Uma segunda tendência presente nos trabalhos analisados considera o aluno como um sujeito de ações no interior da estrutura escolar. Nesses estudos, ainda predomina a categoria aluno, com diferentes níveis de elaboração, mas elaborada de uma forma mais densa, levando-se em conta a origem social e considerando as experiências sociais que modela nos jovens visões de mundo, sentimentos, emoções, desejos, projetos e formas de sociabilidades próprias do cotidiano escolar. Essas pesquisas tendem a uma compreensão mais dinâmica da estrutura escolar, entendida como uma construção social, fruto de uma ação recíproca entre os sujeitos e a instituição. Alguns desses estudos avançam ao apontar a existência de uma cultura juvenil, expressa nas visões de mundo, nas escolhas realizadas, no jeito de se vestir e de falar e nos comportamentos na sala de aula. As conclusões, de uma forma geral, tendem a apontar para uma inadequação da escola à realidade dos alunos, mas de uma forma qualitativamente diferente da primeira tendência analisada. O que passa a ser questionado é a capacidade educativa da escola, que incide no tema do enfraquecimento da sua eficácia socializadora (DUBET; MARTUCCELLI, 1997).
Uma terceira tendência pode ser constatada em parte das investigações realizadas principalmente a partir desta última década. Em muitas dessas análises, constata-se uma preocupação em valorizar os locais e as escolas nas suas especificidades, bem como os atores e as práticas enquanto produtores de realidade e impulsionadores de mudanças. Aparecem também discussões substantivas que enfatizam a interação entre as identidades juvenis e a escola, buscando explorar os mecanismos escolares como a composição de turmas e dos horários, a demarcação dos grupos de sociabilidade, ou mesmo a segregação dos espaços escolares. Nesse contexto, o jovem tematizado pelas pesquisas é, em sua maioria, urbano, oriundo das camadas populares e estudante de escola pública.
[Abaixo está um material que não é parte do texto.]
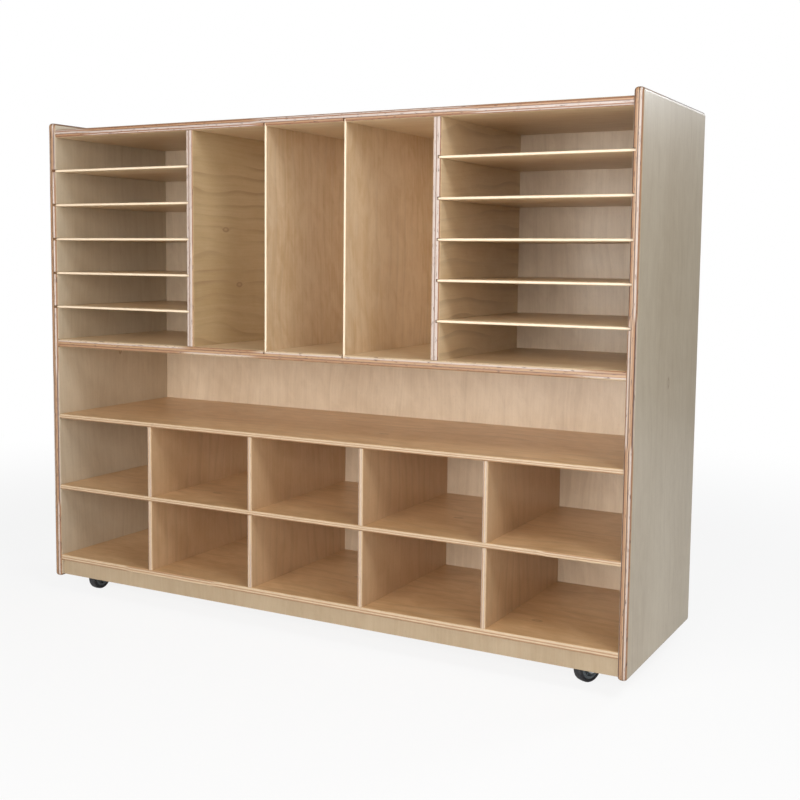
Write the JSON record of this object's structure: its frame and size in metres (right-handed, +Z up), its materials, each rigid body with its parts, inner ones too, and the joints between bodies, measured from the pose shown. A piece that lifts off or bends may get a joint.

Apesar da ampliação relativa do número de trabalhos que pesquisam jovens de classe média e estudantes de escola particular, ainda existe uma lacuna no conhecimento desse setor da população juvenil. Nesses estudos, já aparece a juventude como categoria analítica, para além de uma delimitação da faixa etária ou mesmo do seu papel de aluno. Nesses trabalhos, há uma preocupação em considerar as especificidades da condição juvenil como dimensões presentes na análise dos dados empíricos. Em muitos desses estudos, é realizada uma distinção entre fase de vida juventude e os sujeitos que a vivenciam, os jovens, significando um progressivo enriquecimento da análise, sobretudo na área da Educação. Há uma tendência em utilizar a ideia da juventude no plural – juventudes -, para explicitar a dimensão da diversidade sociocultural expressa na categoria.
A partir desse breve panorama, é possível perceber os avanços teórico-metodológicos nas investigações sobre juventude e escola, tema este que vem se consolidando como uma linha de pesquisa. Ao mesmo tempo, ficam evidentes as lacunas e a necessidade de novas pesquisas que deem conta da realidade cada vez mais complexa que envolve os jovens na sua relação com a escola.